Sarah A Hoyt’s “Darkship Thieves”… One Word, Amazing

Some women in science fiction tend to scream a lot when they’re in trouble, hoping to be rescued by a dashing hero. Athena Hera Sinistra, the main character in Sarah A. Hoyt‘s wonderful book, Darkship Thieves, tends to destroy anything and everyone when she gets cornered or in trouble. I like her.

Let me reiterate: I really like her.

I got lost in this book the moment I opened it, with Hoyt’s expansive universe enveloping me at the outset. Athena is the only daughter of Patrician Milton Alexander Sinistra, who is one of the members of the ruling council of Earth. Athena awakens to find an intruder in her cabin on a spaceship. Confused but unafraid, she waits for him to get closer before she makes her move. Her move, surprisingly enough, is to jump out of bed and attack her attacker. Caught off guard, the attacked is dropped and Athena makes her escape. But that’s when the problems really begin…

Athena knows she has to get off the ship, so she makes her way to the launch bay, where the escape pods wait. She manages to sneak aboard and jettison out into the wilds of space, heading towards the vast powertrees that were her only chance at escaping. However, once inside she realizes that she is not alone in her hiding out in the powertrees orbiting Earth: a Darkship Thief is there as well, watching her.

The Darkship Thieves are legends on Earth, former slaves of the terrifying old rulers of Earth. They killed babies, kidnapped elderly and stole anything not bolted down were just a few of the popular stories about them. They also stole the power from the vast powertrees that Earth received electricity from, which would make them public enemy number one: if anyone believed they really existed anymore.

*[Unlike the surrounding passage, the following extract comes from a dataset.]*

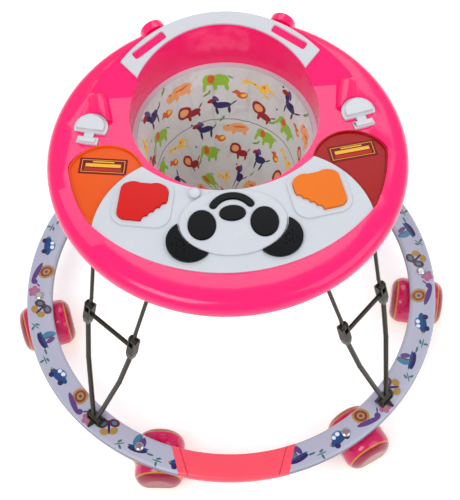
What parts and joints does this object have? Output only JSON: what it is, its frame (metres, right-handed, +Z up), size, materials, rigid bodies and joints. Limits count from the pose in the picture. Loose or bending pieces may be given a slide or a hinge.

Athena is brought aboard the ship and, for a minute there, I was worried that Sarah had pulled the typical “male hero on board, they fall in love and live happily ever after” trope. Thank God that Ms. Hoyt read a lot of Heinlein in her lifetime, because what she has Athena do instead made me cheer. The terrified, scared and cornered “socialite” attacks the humanoid inside the spaceship once she’s on board. Not “fists flailing and crying” attack, but a cold, calculated and nearly lethal attack instead. However, the man inside the ship is slightly faster and stronger than she is, the first such person she had met in her entire life.

That is the first inkling that something strange was going on in this book…

I don’t know how else to say this: go buy this book. It is an amazing piece of work, and Ms. Hoyt can really spin a good yarn. There are almost no points in the book where the scene drags out and makes you want to kill somebody, and the characters are so believable that you actually feel bad when you realize that Athena has done something stupid (once again). She is so believable that I could swear I’d met Athena somewhere before. Her captor/rescuer, Kit, is just as “real”, with his own faults, secrets and personal depression over the past. The setting is amazing, and the planetoid Eden is stunning in both its’ simplicity and complexity.

The conclusion of the book is startling. The big secret is revealed, and it’s up to Athena and Kit to make things right once more. And right doesn’t always means that the ending is happy…

Go and read this book. It’s amazing. Easily one of the best books I’ve read this year.